T-Mobile is partnering with the City of Las Vegas to deploy Internet of Things (IoT) in the city. This comes following T-Mobile’s successful Narrowband IoT field tests on a live commercial network, something that T-Mobile says it’s the first carrier in North America to have done.

These Narrowband IoT tests, which were conducted in partnership with Qualcomm and Ericsson, were completed across multiple sites on T-Mobile’s LTE network in Las Vegas using 200Khz of AWS spectrum. Narrowband IoT is an evolution of LTE tech and uses small slices of dedicated spectrum.

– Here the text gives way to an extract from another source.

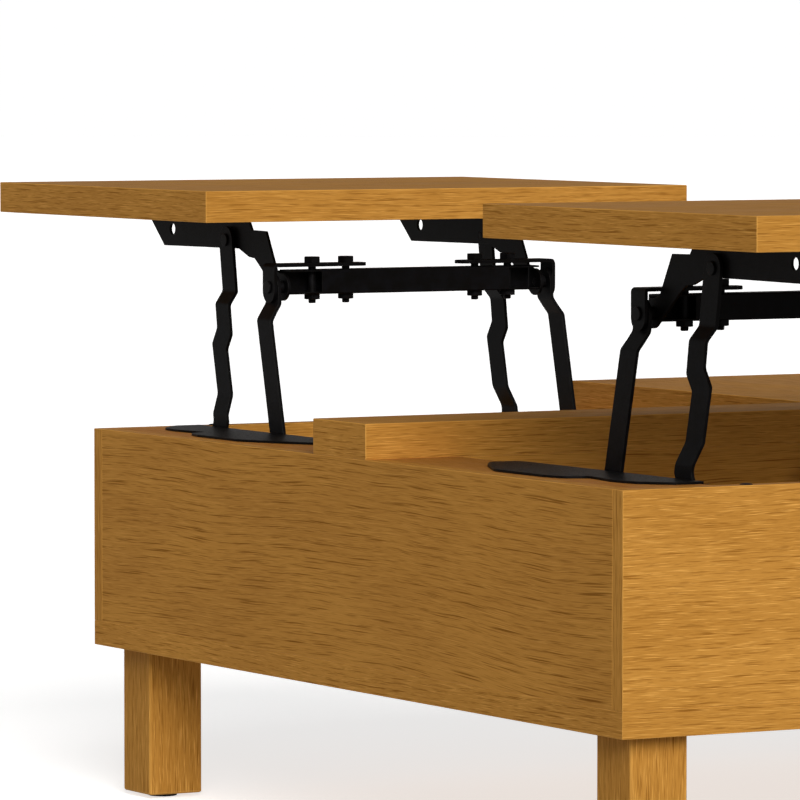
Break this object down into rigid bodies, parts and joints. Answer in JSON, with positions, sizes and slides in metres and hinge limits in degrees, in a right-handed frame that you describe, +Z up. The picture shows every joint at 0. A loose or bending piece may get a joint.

T-Mobile says that it and the City of Las Vegas are trying out several IoT projects using Narrowband IoT. These include flood and storm drainage sensors to provide early warnings for Las Vegas residents, smart city lighting that’ll power LED lights, and sensors that’ll be placed atop smart city light poles and monitor temperature, humidity, and environmental gases.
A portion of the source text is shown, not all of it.